● **Exercise aim**
Using the data below, return the stretch from the line that contains "for number, way" through the line that contains "points = [vertex.co", both included, exactly as it stands and nothing beyond it.

● **Data**
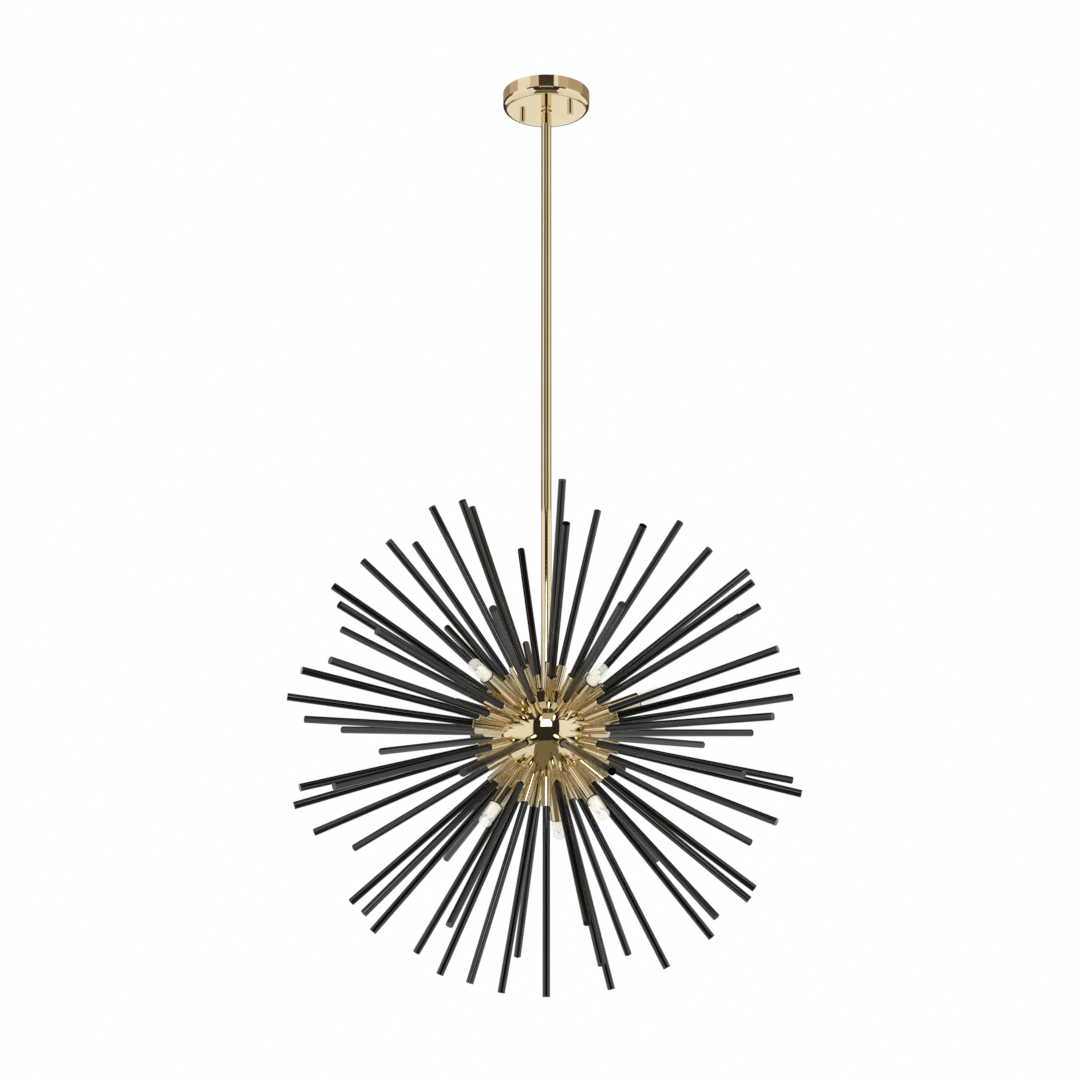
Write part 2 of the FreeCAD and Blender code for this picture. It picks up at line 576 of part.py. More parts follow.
def lamp_cup():
    """Turned cup that stands on the arm's shoulder and shades the lamp's foot."""
    cup = cylinder(CUP_RADIUS, CUP_FOOT, CUP_RIM)
    hollow = cylinder(CUP_BORE_RADIUS, CUP_FOOT + CUP_WALL, CUP_RIM + CUT_EXTRA)
    hole = cylinder(ARM_SPIGOT_RADIUS + FIT_GAP, CUP_FOOT - CUT_EXTRA, CUP_RIM)
    return cup.cut([hollow, hole])


def lampholder():
    """Ceramic two-pin holder: a slot for the bulb's foot and two pin holes."""
    body = cylinder(HOLDER_RADIUS, HOLDER_FOOT, HOLDER_TOP)
    width, thickness = FOOT_WIDTH + 2 * SLIP_GAP, FOOT_THICKNESS + 2 * SLIP_GAP
    slot = block(width, thickness, HOLDER_SLOT_FLOOR, HOLDER_TOP + CUT_EXTRA)
    hole = cylinder(PIN_RADIUS + SLIP_GAP, HOLDER_SLOT_FLOOR - PIN_HOLE_DEPTH, HOLDER_TOP, PIN_SPACING / 2)
    return body.cut([slot] + mirrored_pair(hole))


def bulb_base():
    """Bulb's foot: a flange under the glass, a flat tongue and two pins."""
    tongue_low = HOLDER_SLOT_FLOOR + SLIP_GAP
    base = cylinder(BULB_RADIUS, BULB_FLANGE_FOOT, BULB_FLANGE_FOOT + BULB_FLANGE)
    base = base.fuse(block(FOOT_WIDTH, FOOT_THICKNESS, tongue_low, BULB_FLANGE_FOOT))
    pin = cylinder(PIN_RADIUS, tongue_low - PIN_LENGTH, tongue_low, PIN_SPACING / 2)
    return base.fuse(mirrored_pair(pin)).removeSplitter()


def bulb_glass():
    """Capsule envelope with a shallow waist and a rounded tip, open where it meets its flange."""
    low = BULB_FLANGE_FOOT + BULB_FLANGE
    waist = BULB_TIP - BULB_WAIST_DROP
    half = BULB_WAIST_LENGTH / 2

    def outline(radius, tip, dome_radius):
        """Edges up one side of the glass, from its foot to the axis."""
        corner = (radius - dome_radius, tip - dome_radius)
        dome = [on_circle(corner, dome_radius, a) for a in (90, 135, 180)]
        return [
            line((radius, low), (radius, waist - half)),
            arc((radius, waist - half), (radius - BULB_WAIST_DEPTH, waist), (radius, waist + half)),
            line((radius, waist + half), dome[0]),
            arc(*dome),
            line(dome[2], (0, tip)),
        ]

    outer = outline(BULB_RADIUS, BULB_TIP, BULB_DOME_RADIUS)
    inner = outline(BULB_RADIUS - BULB_WALL, BULB_TIP - BULB_WALL, BULB_DOME_RADIUS - BULB_WALL)
    top = line((0, BULB_TIP), (0, BULB_TIP - BULB_WALL))
    foot = line((BULB_RADIUS - BULB_WALL, low), (BULB_RADIUS, low))
    return turned(outer + [top] + inner[::-1] + [foot])


def lamp_lead():
    """Pair of insulated conductors from the holder down the arm into the ball."""
    return cylinder(LEAD_RADIUS, LEAD_INNER_END, HOLDER_FOOT)


def supply_wires():
    """Three insulated conductors, side by side, from the swivel to the coupler in the ball."""
    low = COUPLER_FLOOR_Z + WIRE_END_GAP
    turns = [math.radians(360.0 * k / WIRE_COUNT) for k in range(WIRE_COUNT)]
    places = [(WIRE_CIRCLE * math.cos(t), WIRE_CIRCLE * math.sin(t)) for t in turns]
    return [cylinder(WIRE_RADIUS, low, WIRE_TOP, x, y) for x, y in places]


# ---------------------------------------------------------------- write every node
def main():
    os.makedirs("parts", exist_ok=True)
    for make in (mounting_strap, canopy_studs, stud_lock_nuts, ground_screw, canopy, canopy_nuts,
                 swivel_seat, swivel_liner, swivel_ball, stem_coupling, stem, stem_foot_nipple,
                 hub_top_nut, hub_tie_coupler, hub_tie_rod, supply_wires):
        save(make.__name__, make())
    upper, lower = hub_shells()
    save("hub_upper_shell", upper)
    save("hub_lower_shell", lower)

    save("bottom_sleeve", aimed(bottom_sleeve(), *STRAIGHT_DOWN))
    save("bottom_rod", aimed(rod(), *STRAIGHT_DOWN))
    sleeves = {"lower_sleeves": [], "upper_sleeves": []}
    for name, row in ROD_ROWS.items():
        save("rods_" + name, [aimed(rod(), *way) for way in row])
        for latitude, turn in row:
            half = "upper_sleeves" if latitude > 0 else "lower_sleeves"
            sleeves[half].append(aimed(sleeve(), latitude, turn))
    for half, pieces in sleeves.items():
        save(half, pieces)
    save("rod_end_plugs", [aimed(rod_end_plug(), *way) for way in rod_directions()])

    for make in (lamp_arm, lampholder, lamp_lead):
        save(make.__name__ + "s", [aimed(make(), *way) for way in lamp_directions()])
    for number, way in enumerate(lamp_directions(), start=1):
        for make in (lamp_cup, bulb_glass, bulb_base):
            save(f"{make.__name__}_{number}", aimed(make(), *way))


main()
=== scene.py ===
# %% [markdown]
# # Sputnik chandelier
# A ceiling canopy carries a ball swivel, a long stem and a hollow polished ball. Slim black rods
# stand out of the ball on every side, each from a short polished sleeve, with capsule lamps among
# them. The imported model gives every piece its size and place. This lesson gives them their
# finish, adds the small pieces that the eye expects, and lights the whole for one picture.

# %% load the frame
import json
import math

import bpy
import numpy as np
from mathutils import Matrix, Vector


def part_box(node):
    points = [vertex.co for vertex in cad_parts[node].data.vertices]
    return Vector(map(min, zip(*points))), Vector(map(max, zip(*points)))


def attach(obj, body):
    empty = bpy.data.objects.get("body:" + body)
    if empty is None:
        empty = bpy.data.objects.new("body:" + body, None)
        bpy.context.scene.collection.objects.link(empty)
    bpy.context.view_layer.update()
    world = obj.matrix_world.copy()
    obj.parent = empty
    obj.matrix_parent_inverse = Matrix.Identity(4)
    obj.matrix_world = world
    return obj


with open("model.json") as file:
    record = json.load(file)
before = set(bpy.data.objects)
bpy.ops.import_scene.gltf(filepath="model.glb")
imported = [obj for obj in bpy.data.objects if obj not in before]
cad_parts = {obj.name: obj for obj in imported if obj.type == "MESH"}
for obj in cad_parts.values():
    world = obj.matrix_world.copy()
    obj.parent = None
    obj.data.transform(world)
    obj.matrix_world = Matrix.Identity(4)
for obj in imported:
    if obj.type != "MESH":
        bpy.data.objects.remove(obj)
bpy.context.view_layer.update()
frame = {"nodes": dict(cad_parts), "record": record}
nodes = frame["nodes"]

# %% [markdown]
# ## Where the camera stands
# The picture was taken from below and in front, so the camera looks up at the ball and the
# canopy's lower face shows as a wide ellipse. The distance comes from that ellipse and from how
# much the stem narrows upwards: nine rod lengths. The lens then follows from the size of the
# burst in the frame. The stem stands upright and a little right of the middle: a small lens shift.

# %% camera
ROD_REACH = 0.350
HUB = np.array([0.0, 0.0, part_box("rod_end_plugs")[0][2] + ROD_REACH])
CAMERA_DISTANCE = 9.0 * ROD_REACH
CAMERA_SIDE = math.radians(21.4)       # round the stem, from straight in front
CAMERA_BELOW = math.radians(10.5)      # the ball is seen from below
CAMERA_PITCH = math.radians(15.22)
STEM_SHIFT = 6.3 / 1080.0              # stem's place right of the middle, over the frame's width
FOCAL_SHARE = 2334.3 / 1080.0          # focal length over the frame's width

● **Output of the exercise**
    for number, way in enumerate(lamp_directions(), start=1):
        for make in (lamp_cup, bulb_glass, bulb_base):
            save(f"{make.__name__}_{number}", aimed(make(), *way))


main()
=== scene.py ===
# %% [markdown]
# # Sputnik chandelier
# A ceiling canopy carries a ball swivel, a long stem and a hollow polished ball. Slim black rods
# stand out of the ball on every side, each from a short polished sleeve, with capsule lamps among
# them. The imported model gives every piece its size and place. This lesson gives them their
# finish, adds the small pieces that the eye expects, and lights the whole for one picture.

# %% load the frame
import json
import math

import bpy
import numpy as np
from mathutils import Matrix, Vector


def part_box(node):
    points = [vertex.co for vertex in cad_parts[node].data.vertices]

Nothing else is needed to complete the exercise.